Cleavage of the TrkA neurotrophin receptor by multiple metalloproteases generates signalling-competent truncated forms

• Published in: The European journal of neuroscience Vol. 11; no. 4; pp. 1421 - 1430
• Main Authors: Díaz-Rodríguez, Elena, Cabrera, Noemí, Esparís-Ogando, Azucena, Montero, Juan Carlos, Pandiella, Atanasio
• Format: Journal Article
• Language: English
• Published: Oxford, UK Blackwell Science Ltd 01.04.1999; Wiley Subscription Services, Inc
• Subjects: Animals; Cell Membrane - physiology; Culture Media; Growth factors; Kinases; Ligands; Metalloendopeptidases - metabolism; metalloendoproteases; Nervous system; PC12 Cells; Peptide Fragments - metabolism; Phosphorylation; Protein Structure, Tertiary; Proteins; Rats; Receptor, trkA - metabolism; Signal Transduction - physiology; signalling; TrkA; Tumor necrosis factor-TNF
• ISSN: 0953-816X; 1460-9568
• DOI: 10.1046/j.1460-9568.1999.00552.x

The ectodomain of the neurotrophin receptor TrkA has been recovered as a soluble fragment from the culture media of cells by a process that involves endoproteolytic cleavage.
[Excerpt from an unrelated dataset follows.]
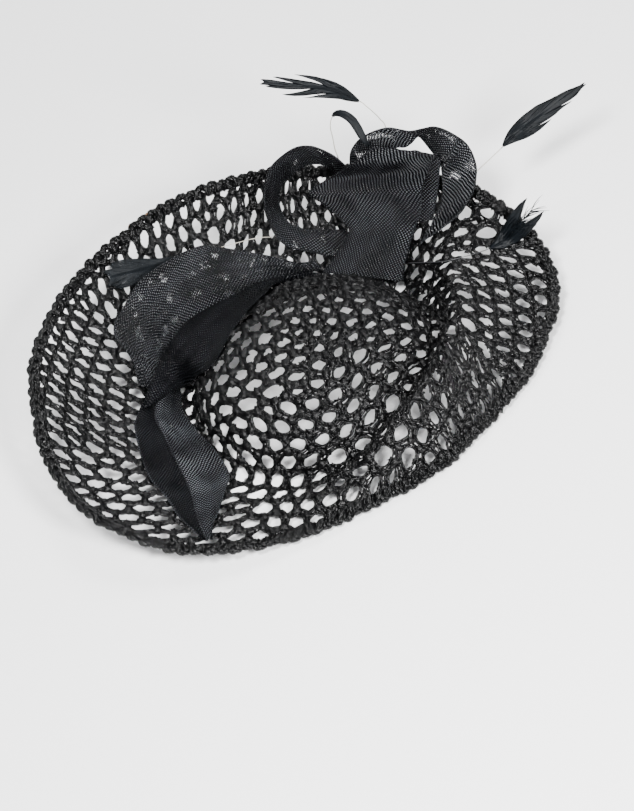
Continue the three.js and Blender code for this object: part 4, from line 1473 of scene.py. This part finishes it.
@dataclass
class FeatherSpray:
    """The five stripped feathers that stand out of the bow and lie along the brim."""

    left_up: Sequence = (
        (85.6, 99.2, 45.2, 0.7), (88.7, 107, 55.1, 0.7), (91.2, 107, 72.2, 0.7), (89.7, 107, 79.2, 0.7),
        (87.2, 107, 86, 0.7), (84.5, 107, 92, 0.8), (82.6, 108, 95.3, 0.9), (77.6, 109, 100.9, 2.3),
        (71.2, 110, 108, 3.7), (62.3, 112, 114, 5.5), (52.8, 113, 118.7, 7.2), (44.6, 115, 122.4, 6.3),
        (37.5, 116, 126.7, 4), (33.9, 117, 128.2, 2),
    )
    right_up: Sequence = (
        (113.9, 62.2, 37.2, 0.7), (122.4, 65.5, 42.3, 0.7), (129.7, 70, 45.7, 0.7), (139.8, 77, 45, 0.7),
        (149.2, 83, 44.7, 1), (157.6, 86, 47.2, 4.4), (167.1, 90, 47.2, 6.7), (177.6, 91, 50.3, 6.4),
        (188.6, 92, 53.1, 4.4), (198.1, 93, 54.7, 3.5), (207.4, 95, 56.4, 0.7),
    )
    curled: Sequence = (
        (59, 115, 42.8, 0.7), (59.3, 113, 58, 0.7), (59.3, 112, 66.8, 0.7), (60.3, 111, 76.6, 0.7),
        (60.9, 110, 84.2, 0.7), (62.8, 109, 90.4, 0.8), (66, 106, 95.8, 1), (70.2, 103, 96, 1.8),
        (73.5, 99, 93.1, 2.3), (74.9, 95, 88.8, 2.4), (75.8, 91, 83.7, 2.2), (77, 89, 79.1, 0.9),
    )
    right_edge: Sequence = (
        (73.7, 47.5, 20, 0.7), (82.4, 36.3, 25.4, 0.7), (93.1, 21.1, 33.9, 0.7), (107.2, 20.8, 31.6, 0.7),
        (118.3, 23.8, 28.1, 0.9), (126, 24.6, 28, 1.7), (131.6, 26.3, 28.8, 3.9), (138.1, 24, 35.4, 6.6),
        (145.7, 25, 40.2, 7.6), (152, 26, 44, 6.4), (155.5, 26.7, 46, 3.6),
    )
    left_edge: Sequence = (
        (6.2, 108.5, 25.1, 0.7), (-2.3, 111, 26.6, 0.7), (-12.5, 111.9, 27.8, 0.7),
        (-23.5, 112.3, 29.1, 0.7), (-40.1, 112.2, 31.1, 0.8), (-57.8, 109.7, 35.3, 1.8),
        (-67.5, 108.4, 37.8, 4.1), (-77.5, 106.6, 41.6, 7.1), (-86.3, 105.8, 44, 8.5),
        (-92.4, 104.8, 45.5, 4.7),
    )

    def build(self) -> None:
        """Builds the feathers and gives them their finishes."""
        # Dyed goose biot: fine smooth barbs lying together, black with a steel sheen.
        biot = MottledFinish("plume_barbs", "#060708", "#0c1014", 0.42, tone_mm=3.2, tone_detail=3.0,
                             grain_mm=0.8, grain_depth=0.2, grain_strength=0.3, specular=0.1)
        barb = biot.material()
        # A thin worn vane, which lets half the light past.
        sheer = replace(biot, name="plume_sheer", second="#24282c", cover=0.5).material()
        # Stripped quill: smooth horn with a soft shine, left pale or dyed with the barbs.
        horn = MottledFinish("quill_horn", "#b9b4a8", "#8f8a80", 0.4).material()
        dyed = MottledFinish("quill_dyed", "#3a3b3d", "#1c1d1f", 0.4).material()
        left_up = Feather("feather_left_up", self.left_up, vane_from=0.48, clumps=6, split=0.6, gather=0.75)
        right_up = Feather("feather_right_up", self.right_up, vane_from=0.42, clumps=4, split=0.25,
                           gather=0.15)
        curled = Feather("feather_curled", self.curled, vane_from=0.5, split=0.15)
        right_edge = Feather("feather_right_edge", self.right_edge, vane_from=0.42, split=0.08, barbs_to=0.66,
                             gather=0.1, barb_half=1.0, quill_half=0.25, wisps=40)
        left_edge = Feather("feather_left_edge", self.left_edge, vane_from=0.42, split=0.1, gather=0.1,
                            barb_half=0.9, quill_half=0.25)
        left_up.build(barb, horn)
        right_up.build(barb, horn)
        curled.build(barb, horn)
        right_edge.build(barb, dyed)
        left_edge.build(sheer, horn)


@dataclass(frozen=True)
class HairComb:
    """The comb under the plate, which keeps the frame's own shape."""

    node: str = "hair_comb"
    # Moulded plastic: smooth from the tool, so it shines softly.
    finish: MottledFinish = MottledFinish("comb_plastic", "#3a343a", "#433b42", 0.3)

    def dress(self, nodes: dict) -> None:
        """Gives the comb its finish.

        Args:
            nodes: the frame's objects by name.
        """
        materials = nodes[self.node].data.materials
        materials.clear()
        materials.append(self.finish.material())


# The studio
@dataclass(frozen=True)
class Studio:
    """Pale floor, soft light and the camera."""

    # the view: the middle of it, the camera's own directions, how far it stands and how much it takes in
    target: tuple = (-28.42, -22.66, -8.93)
    right: tuple = (0.92913, -0.25217, -0.27042)
    up: tuple = (0.36975, 0.63367, 0.67952)
    back: tuple = (0.0, -0.73135, 0.68200)
    distance: float = 1900.0
    view_height: float = 465.5
    sensor: float = 36.0
    farthest: float = 20.0
    # the floor and the sky
    floor_color: str = "#f6f6f6"
    floor_half: float = 6.0
    floor_roughness: float = 0.9
    floor_specular: float = 0.1
    sky_color: tuple = (0.95, 0.97, 1.0, 1.0)
    sky_strength: float = 0.38
    # lamps: name, place and size in metres, and power in watts
    lamps: Sequence = (
        ("key", (-0.25, -0.7, 1.3), 0.35, 44.0),
        ("front", (0.45, -1.1, 0.8), 0.3, 46.0),
        ("back", (0.3, 1.0, 1.3), 0.7, 22.0),
    )

    def camera(self) -> None:
        """A camera at the picture's angle, far enough for its flat perspective."""
        data = bpy.data.cameras.new("camera")
        data.sensor_width = self.sensor
        data.lens = self.sensor * self.distance / self.view_height
        data.clip_end = self.farthest
        camera = bpy.data.objects.new("camera", data)
        bpy.context.scene.collection.objects.link(camera)
        turn = Matrix((self.right, self.up, self.back)).transposed().to_4x4()
        place = (Vector(self.target) + Vector(self.back) * self.distance) * MM
        camera.matrix_world = Matrix.Translation(place) @ turn
        bpy.context.scene.camera = camera

    def floor(self) -> None:
        """A plain pale floor, painted matt."""
        mesh = bpy.data.meshes.new("floor")
        half = self.floor_half
        mesh.from_pydata([(-half, -half, 0), (half, -half, 0), (half, half, 0), (-half, half, 0)], [],
                         [(0, 1, 2, 3)])
        floor = bpy.data.objects.new("floor", mesh)
        bpy.context.scene.collection.objects.link(floor)
        material, tree = blank_material("floor_paint")
        finish_material(tree, add_node(tree, "ShaderNodeBsdfPrincipled", {
            "Base Color": linear(self.floor_color), "Roughness": self.floor_roughness,
            "Specular IOR Level": self.floor_specular}))
        mesh.materials.append(material)

    def light(self) -> None:
        """An even pale sky, and soft lamps high at the left, in front and behind."""
        world = bpy.data.worlds.new("studio")
        world.use_nodes = True
        sky = world.node_tree.nodes["Background"]
        sky.inputs["Color"].default_value = self.sky_color
        sky.inputs["Strength"].default_value = self.sky_strength
        bpy.context.scene.world = world
        for name, place, size, power in self.lamps:
            data = bpy.data.lights.new(name, "AREA")
            data.size = size
            data.energy = power
            lamp = bpy.data.objects.new(name, data)
            lamp.location = place
            lamp.rotation_euler = (-Vector(place)).to_track_quat("-Z", "Y").to_euler()
            bpy.context.scene.collection.objects.link(lamp)


def main() -> None:
    """Builds the fascinator over the frame."""
    logging.basicConfig(level=logging.INFO, format="%(name)s: %(message)s")
    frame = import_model()
    studio = Studio()
    studio.camera()
    studio.floor()
    studio.light()
    plate = PlateSurface()
    net = KnottedNet(plate)
    straw = RaffiaStraw().material()
    net.build(straw)
    KnottedRim(plate, net).build(straw)
    finishes = sinamay_finishes()
    SinamaySwathe().build(plate, finishes)
    SinamayBow().build(plate, finishes)
    FeatherSpray().build()
    HairComb().dress(frame["nodes"])


if __name__ == "__main__":
    main()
This cleavage may be upregulated by several treatments, including NGF treatment or protein kinase C activation. In this report we have investigated the cellular site and proteolytic activities involved in TrkA cleavage, and the effects of ectodomain truncation on signalling. Cleavage occurs when the receptor is at, or near, the cell surface, and it can be prevented by agents that affect protein sorting. Cleavage generates several cell‐bound fragments, and their generation can be differentially blocked by inhibitors, documenting the involvement of multiple plasma membrane metalloendoproteases. The major cell‐bound receptor fragment (i) is tyrosine‐phosphorylated in vivo; (ii) does autophosphorylate in vitro; and (iii) is able to associate with intracellular signalling substrates. Artificial deletion of the TrkA ectodomain results in an active receptor that induced neurite outgrowth in pheochromocytoma cells. Cleavage by this natural cellular mechanism appears thus to serve not only as an outlet of receptor binding fragments, but also to generate signalling‐competent cell‐bound receptor fragments. In the nervous system this ligand‐independent receptor activation could play important roles in the development and survival of neurons.